Three economists at the New York Federal Reserve have put out a paper laying the rise in foreclosures partially at the feet of the 2005 bankruptcy bill. Economists Donald P. Morgan, Benjamin Iverson, and Matthew Botsch find that the subprime foreclosure rate increased by 29,000 per quarter nationwide after the passage of the bill, which equals well over 200,000 foreclosures that may not have occurred otherwise.

http://www.newyorkfed.org/research/epr/forthcoming/1102morg.pdf

The bankruptcy bill of 2005, strongly supported by Republicans, bank lobbyists and the Democrats who own them (see Joe Biden, D-MBNA), forces households with higher incomes who file for bankruptcy into a means test that does not allow them to discharge their unsecured debts under Chapter 7, but instead puts them into Chapter 13, where they must still pay unsecured lenders. While mortgages are not unsecured, the money freed up through the discharge of the other debts could have gone to mortgage payments, thereby saving the home. In addition, bankruptcy judges were not allowed under the new reform to modify the terms of a primary residence mortgage, even though they could modify a yacht, a vacation home or the loan on most other assets. That was a longstanding practice that didn’t change in the 2005 law; however, under the new rules, bankruptcy filers under Chapter 13 are not able to cram down auto loans, either, again raising their monthly payments post-bankruptcy...
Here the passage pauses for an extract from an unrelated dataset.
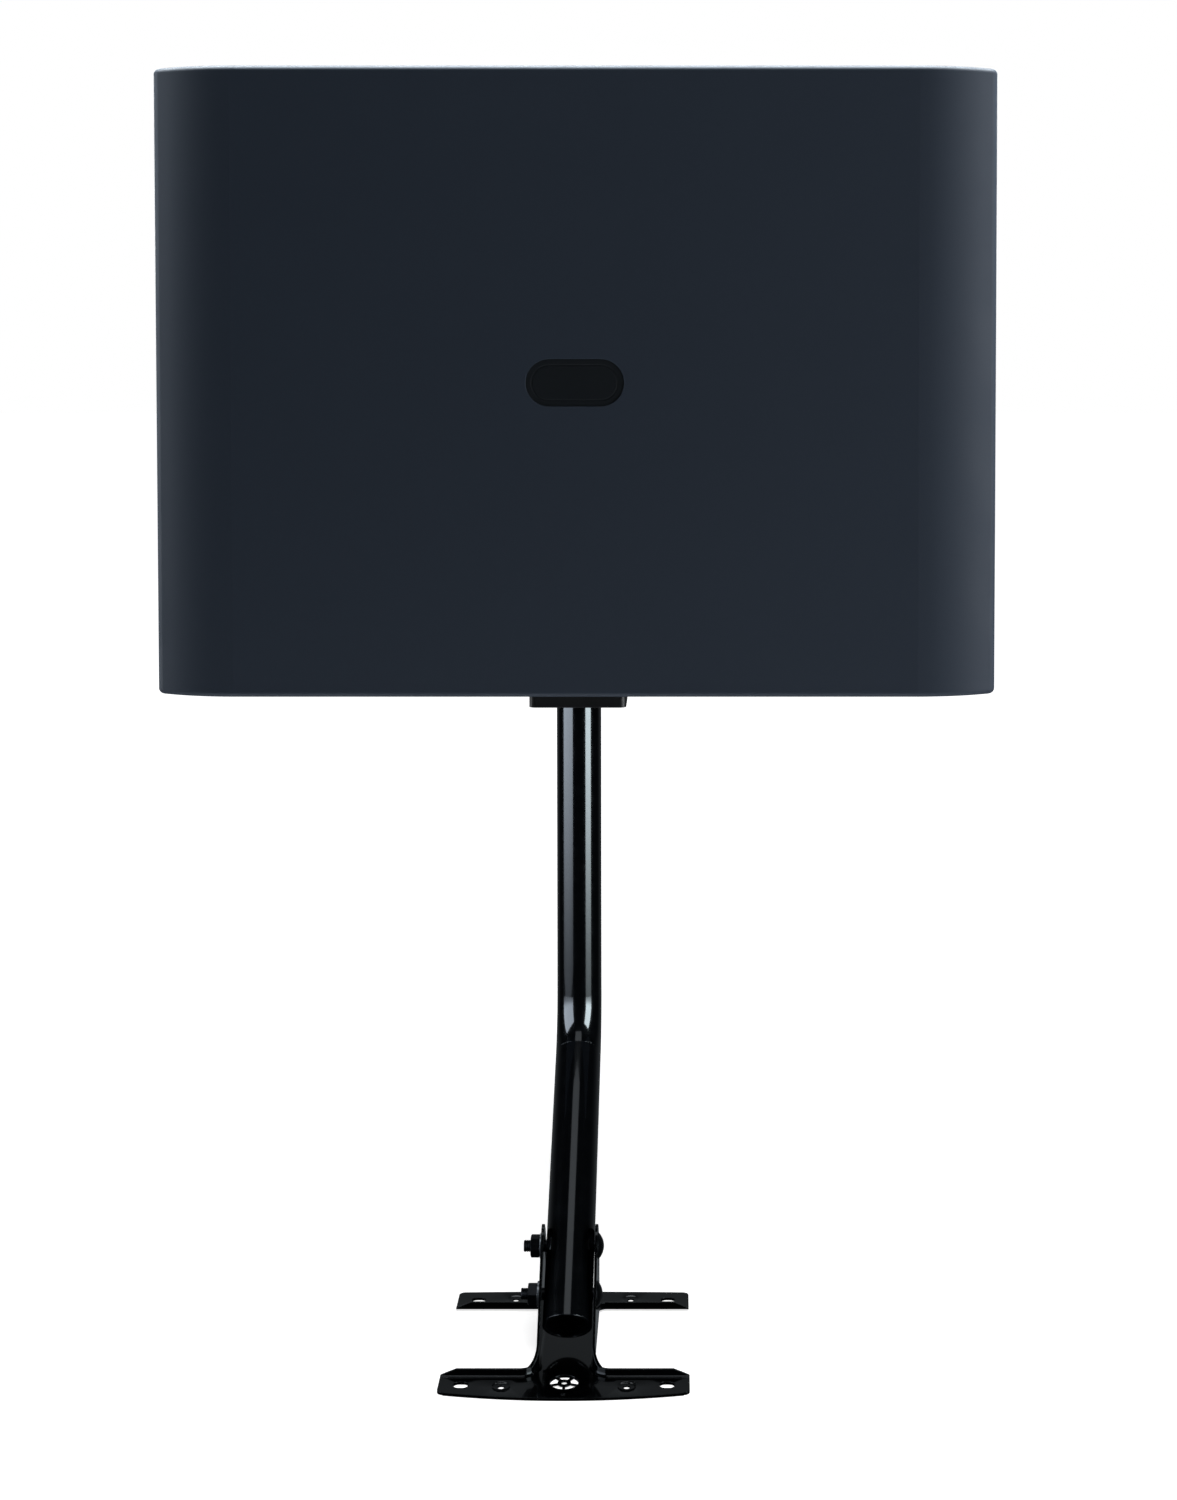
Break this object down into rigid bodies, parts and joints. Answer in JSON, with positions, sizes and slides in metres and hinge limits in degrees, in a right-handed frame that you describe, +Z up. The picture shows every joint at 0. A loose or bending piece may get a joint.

This does not lead the New York Fed economists to conclude that the bankruptcy bill was a bad deal; in fact they explicitly say that it may have been “wise policy that simply came at a bad time,” when the subprime market crashed and foreclosures spiked. But that’s the entire point. The bankruptcy process is designed for bad times. It’s supposed to provide a backstop for borrowers who cannot keep up and have become overwhelmed with debt. Elizabeth Warren has called this a bedrock principle of America that has existed for hundreds of years, one of the strongest parts of the safety net, the ability to start over. That only exists for large financial institutions nowadays, not everyday people. And this research from the New York Fed proves it.